After doing the show at their own expense at the Plaza, “we can’t do that anymore,” Ewing adds. …
So, Randal Keith is off to “Young Frankenstein,” but not without one more turn in “Les Miserables.”
Keith toured with “Les Miz” for years in the starring role of Jean Valjean. Doing it one more weekend, in a concert version that benefits Golden Rainbow and UNLV’s Performing Arts Center and School of the Arts, won’t be as much of a novelty to him as it will be to Tim Molyneux, who sings the role of Valjean this Friday and Saturday at 7 p.m., before turning it over to Keith the next weekend. Tickets are $25.
Molyneux makes a high school dream come true by playing Valjean. But he is better known on the Strip as the producer of “Bite,” which had a good run at the Stratosphere. Until the stake is pulled from the dormant vampire revue, he returns to his first love.
“I never set out to be a producer, it just fell into my lap,” he says.
But he did set out to be a singer from age 5, and started learning opera at 13. Molyneux is also training his tenor on an album of standards and Motown classics with local producer Pat Thrall.

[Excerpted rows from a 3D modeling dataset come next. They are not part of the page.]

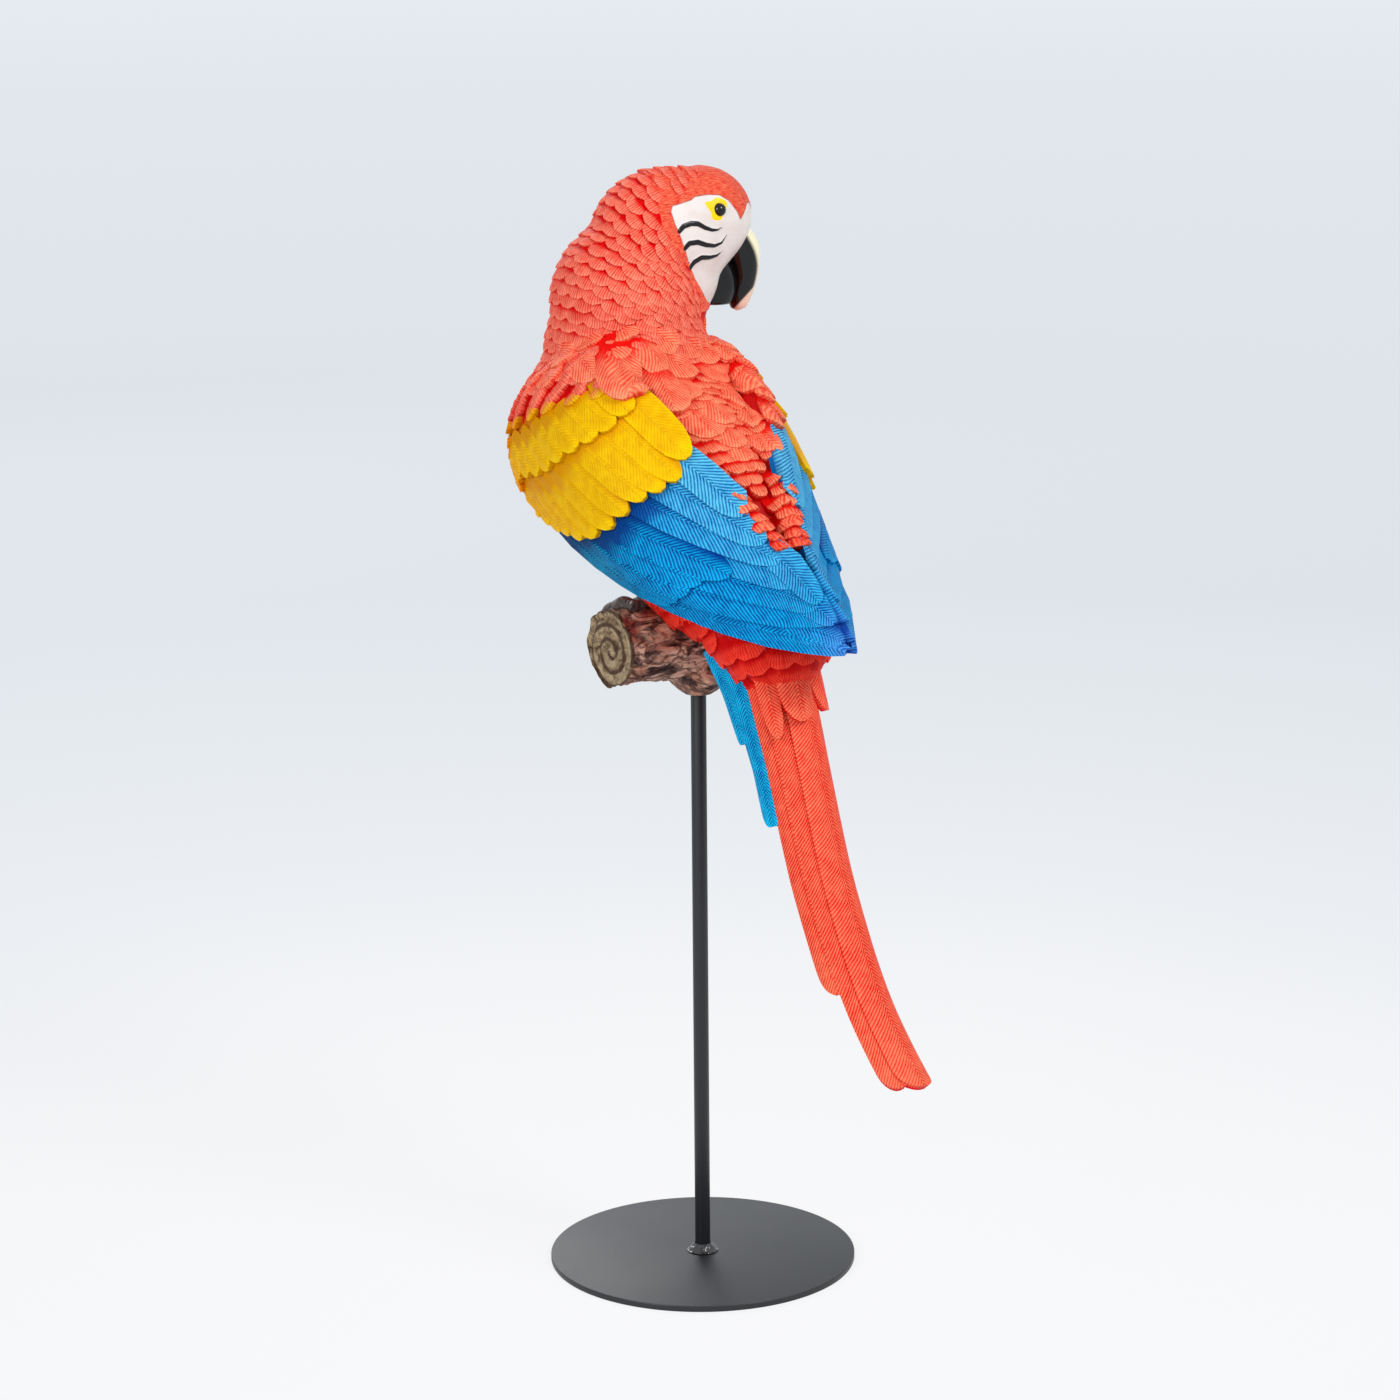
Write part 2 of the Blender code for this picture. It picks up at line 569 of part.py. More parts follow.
# Socket for the rod in the branch's boss
socket = bmesh.new()
bmesh.ops.create_cone(
    socket, cap_ends=True, segments=32, radius1=ROD_DIAMETER / 2 + FIT_GAP, radius2=ROD_DIAMETER / 2 + FIT_GAP,
    depth=ROD_IN_SOCKET * 2, matrix=Matrix.Translation(UP * (boss_bottom + FIT_GAP)),
)
socket_cutter = place("socket_cutter", socket, painted_resin)
socket_cutter.hide_render = True
socket_cutter.display_type = "WIRE"
bore = parrot.modifiers.new("rod_socket", "BOOLEAN")
bore.operation = "DIFFERENCE"
bore.solver = "EXACT"
bore.object = socket_cutter
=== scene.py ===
"""Painted resin parrot on a steel stand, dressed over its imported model.

Lengths are in metres and points of the bird in millimetres. The bird faces -Y, its left
side is +X, and its head is turned over its right shoulder.
"""

import math
import random

import bmesh
import bpy
from mathutils import Matrix, Vector, geometry, noise
from mathutils.bvhtree import BVHTree
from mathutils.kdtree import KDTree


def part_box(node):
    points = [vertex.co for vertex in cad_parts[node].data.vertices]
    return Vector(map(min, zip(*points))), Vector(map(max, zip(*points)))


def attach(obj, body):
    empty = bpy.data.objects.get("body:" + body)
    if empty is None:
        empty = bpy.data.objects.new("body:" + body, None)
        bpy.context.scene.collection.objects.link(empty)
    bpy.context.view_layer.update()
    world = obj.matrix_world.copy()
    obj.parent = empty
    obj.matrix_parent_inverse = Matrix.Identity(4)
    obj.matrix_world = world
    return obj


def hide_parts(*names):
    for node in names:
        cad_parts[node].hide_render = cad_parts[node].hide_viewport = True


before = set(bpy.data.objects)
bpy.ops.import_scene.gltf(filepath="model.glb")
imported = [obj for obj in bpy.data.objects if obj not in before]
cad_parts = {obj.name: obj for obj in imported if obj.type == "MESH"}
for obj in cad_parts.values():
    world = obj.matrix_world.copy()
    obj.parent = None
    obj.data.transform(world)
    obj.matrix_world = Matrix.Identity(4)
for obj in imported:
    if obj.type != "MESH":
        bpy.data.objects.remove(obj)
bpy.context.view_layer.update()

MM = 0.001
UP = Vector((0, 0, 1))
LEFT = Vector((1, 0, 0))
CREASE_ANGLE = 0.75  # radians: sharper edges are shaded as creases
SHARP_ANGLE = 1.0  # radians: the corners of a bar that are blunted


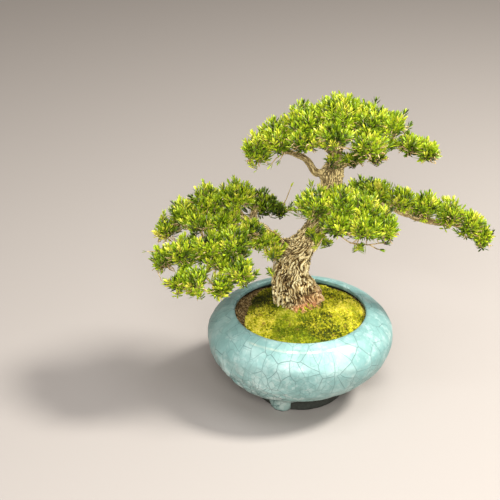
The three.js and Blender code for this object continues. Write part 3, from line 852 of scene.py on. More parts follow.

The performances at Artemus Ham Hall will be without costumes but with “implied theatrics.” Bill Fayne conducts a 25-piece orchestra and the Las Vegas Master Singers, and says his arms were tired after the first rehearsal of two hours and 40 minutes of music.
“It’s certainly the most ambitious thing I’ve ever tried to do here,” Fayne says. …
So a few weeks ago I wrote about Fayne helming a work called “A Love Story,” with Anne Martinez as one of the singers in the romantic triangle he concocted.
Now Martinez is co-creating a work of her own called “Alice,” which she calls “a romantic steampunk” take on “Alice in Wonderland” and a vehicle for BBR, her singing duo with Savannah Smith.
The two stage the work with four dancers and a nine-piece band at 11 p.m. Tuesday in the lounge of The Tuscany, 255 E. Flamingo Road.
Martinez says she believes the show has commercial potential for Las Vegas, and developed it thinking, “If I went to see a show, what is something I can’t find right now that would blow me away?”
Martinez knew bandleader David Perrico and choreographer and co-director Ryan Kelsey from her tenure in “Pin Up.” She was a singer in that show before joining the short-lived “Dancing Queen,” a generic revue that’s perhaps the perfect example of why we need to try things such as “Alice.”
And, just to prove I can tie it all together Ferguson-style (but without the wit), trumpeter Perrico on Tuesday recorded his band’s standing gig at the Stratosphere. He says two record labels are interested in his original compositions for the big band.
So far, the recording won’t be available to you or me. “Right now we just want to capture some stuff because the band hasn’t been recorded yet,” he says. But you never know.